I have not used the phrase “pessimistic number of queries” here, but “pessimistic number of the groups”. There will probably be more SQL queries because too large a group would lock the database. Therefore, we will have to divide individual groups into a batch of records.
hash = {}
File.open('16_million_lines.csv', 'r').each_line do |line|
next if line == "user_id,last_visit_on\n"
user_id, last_visit_on = line.strip.split(',')
hash[last_visit_on] ||= []
hash[last_visit_on] << user_id.to_i
hash.each do |last_visit_on, user_ids|
User.where(id: user_ids, last_seen_on: nil).find_in_batches do |group|
users = User.where(id: group.pluck(:id))
users.update_all(last_seen_on: last_visit_on)
The results are:
Time: 9933.15
Memory: 291.14 MB
Even though the amount of memory used has doubled, it is still a small value. Speed time is, of course, highly dependent on the inputs (groups of dates). However, it will be much faster than saving sequentially.

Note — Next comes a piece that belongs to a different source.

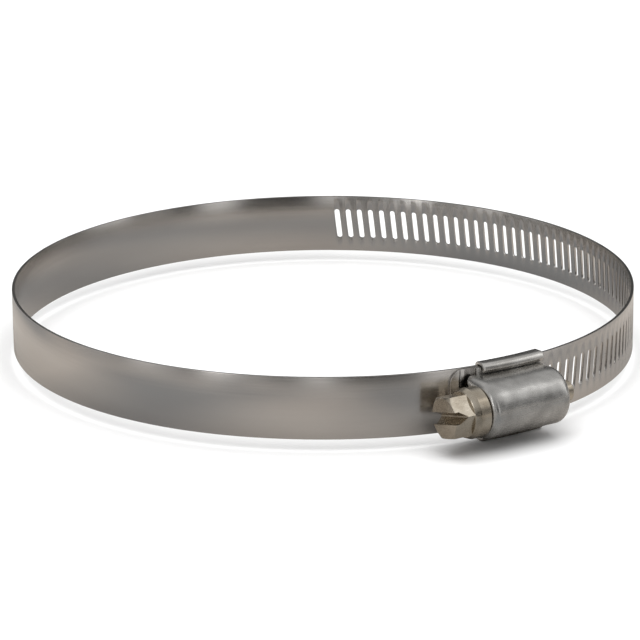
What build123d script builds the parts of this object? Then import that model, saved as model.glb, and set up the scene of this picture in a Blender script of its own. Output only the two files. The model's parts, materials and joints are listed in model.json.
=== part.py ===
from build123d import *

import math
import os

# Worm-drive hose clamp: a slotted steel band, a saddle, a drawn cover and a slotted hex screw.
#
# Frame: millimetres, the hose axis is Z through the origin, z = 0 is the middle of the band's width.
# The housing sits at -Y, the screw lies along X with its head towards -X.
# The band is one springy strip on the real clamp. It bends where it is cut here into short arcs,
# each of which is one node, so that the loop can really close when the screw is turned.

# ---------------------------------------------------------------- driving sizes
BAND_WIDTH = 12.7
BAND_T = 0.6
PITCH = 2.54  # one slot, and one turn of the screw
LAYER_GAP = 0.08  # running gap between two layers that slide

HOSE_RADIUS = 64.4  # inside of the loop's round back
TAIL_RADIUS = 62.5  # middle of the band where it runs through the housing
SIDE_RADIUS = 75.0  # flatter stretch between the tail and the back, slotted side
TAIL_HALF_PITCHES = 39  # the stiff tail ends this many half pitches past the housing
TAIL_TIP = 13.5  # length of tail that stands out on the screw's side
TIP_CORNER = 3.0
CAPTIVE_TURN = 30.0  # degrees of the captive end's arc, from the housing to the flatter side

SLOT_LENGTH = 6.7
SLOT_WIDTH = 1.2
SLOT_LEAN = 6.5  # degrees, follows the lead of the thread
SLOTS_TO_TIP = 4  # slots between the housing's middle and the tip
SLOTS_TO_BACK = 64  # slots from the housing's middle round to the plain band

SADDLE_Z = -0.9  # the saddle has dropped by the band's side play
COVER_Z = -0.6  # and the cover and the screw with it, less their own play
SHEET = 0.6  # saddle
SADDLE_HALF_WIDTH = 8.0
SADDLE_HALF_LENGTH = 7.1
LIP_WIDTH = 1.8
LIP_ROLL = 0.4  # the lips are rolled, so they stand this much off the flanges
LUG = (1.6, 3.0)  # length, width of the lug that holds the captive end
LUG_PLAY = 1.2
LUG_SIDE_PLAY = 0.32
SADDLE_BEND = 1.0

COVER_T = 0.5
COVER_START, COVER_END = -11.2, 7.6
ARCH_RADIUS = 5.7
FLANGE_HALF_WIDTH = 6.9
FLANGE_START, FLANGE_END = -8.2, 7.2
ROUND_EDGE = 1.3

THREAD_RADIUS = 5.0
THREAD_ROOT = 3.9
THREAD_BITE = 0.45  # how deep the crest goes into the slots
THREAD_CREST = 0.5
THREAD_FLANK = 20.0
THREAD_TURNS = 5.5
THREAD_FOOT = 3.7  # the ridge starts this deep, inside the worm's root
WORM_END_PITCHES = 2  # a whole number of pitches from the slot at the housing's middle

COLLAR_RADIUS = 5.05
COLLAR_LENGTH = 3.7
COLLAR_CONE = 0.8
NECK_RADIUS = 3.3
NECK_CONE = 0.3
NOSE_RADIUS = 2.1
NOSE_CONE = 0.6
NOSE_OUT = 3.4
NOSE_CHAMFER = 0.5
NOTCH_PLAY = 0.15
HEX_FLATS = 8.0
HEX_LENGTH = 4.2
HEX_TURN = 14.0  # degrees, one corner above the outward direction
HEX_TIP_RADIUS = 3.95
HEX_CHAMFER = 30.0  # degrees from the end face
DRIVER_SLOT_WIDTH = 2.4
DRIVER_SLOT_DEPTH = 0.9
DRIVER_SLOT_POINT = 1.6  # extra depth of the slot's pointed floor

BACK_SECTIONS = 5
SLOTTED_SIDE_SECTIONS = 1
PLAIN_SIDE_SECTIONS = 1

# ---------------------------------------------------------------- the loop's outline
# Four arcs that meet in line. An angle is that of the band's outward normal, in degrees,
# -90 at the housing, growing round the slotted side, the back and the plain side to 270.
BACK_RADIUS = HOSE_RADIUS + BAND_T / 2
TAIL_ARC = TAIL_HALF_PITCHES * PITCH / 2
TAIL_TURN = math.degrees(TAIL_ARC / TAIL_RADIUS)
CAPTIVE_RADIUS = TAIL_RADIUS - BAND_T - LAYER_GAP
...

I’ve learned that a better understanding of a problem allows us to find a better solution. Optimizing for one parameter is not always the best solution. We should look for alternative implementations. And ask the right questions.
Use of the solution in production
Below I present the logs after launching my solution in production.
Mon Aug 16 18:57:57 CEST 2021 Task started with ID 57cd08e0dae943a5b352c138193edbaf
Mon Aug 16 18:58:44 CEST 2021 Running
Mon Aug 16 22:11:44 CEST 2021 Downloading file from S3 bucket
Mon Aug 16 22:11:44 CEST 2021 Starting a long process
Mon Aug 16 22:11:44 CEST 2021 Reading a CSV file user_last_visits_on.csv
Mon Aug 16 22:11:44 CEST 2021 Number of different dates: 2938
Mon Aug 16 22:11:44 CEST 2021 Number of data rows in input file: 17027248
Mon Aug 16 22:11:44 CEST 2021 Backfilling the last_seen_on column for users
Mon Aug 16 22:11:44 CEST 2021 Successfully completed
Mon Aug 16 22:11:44 CEST 2021 Number of users with no last_seen_on value: 4
Mon Aug 16 22:11:44 CEST 2021 Memory: 273.11 MB
Mon Aug 16 22:12:09 CEST 2021 Finished
There were exactly 17027248 rows in the CSV file representing 2938 different dates. This process took 3 hours 14 minutes 12 seconds and took 273.11 MB of RAM. It was perfectly acceptable to us.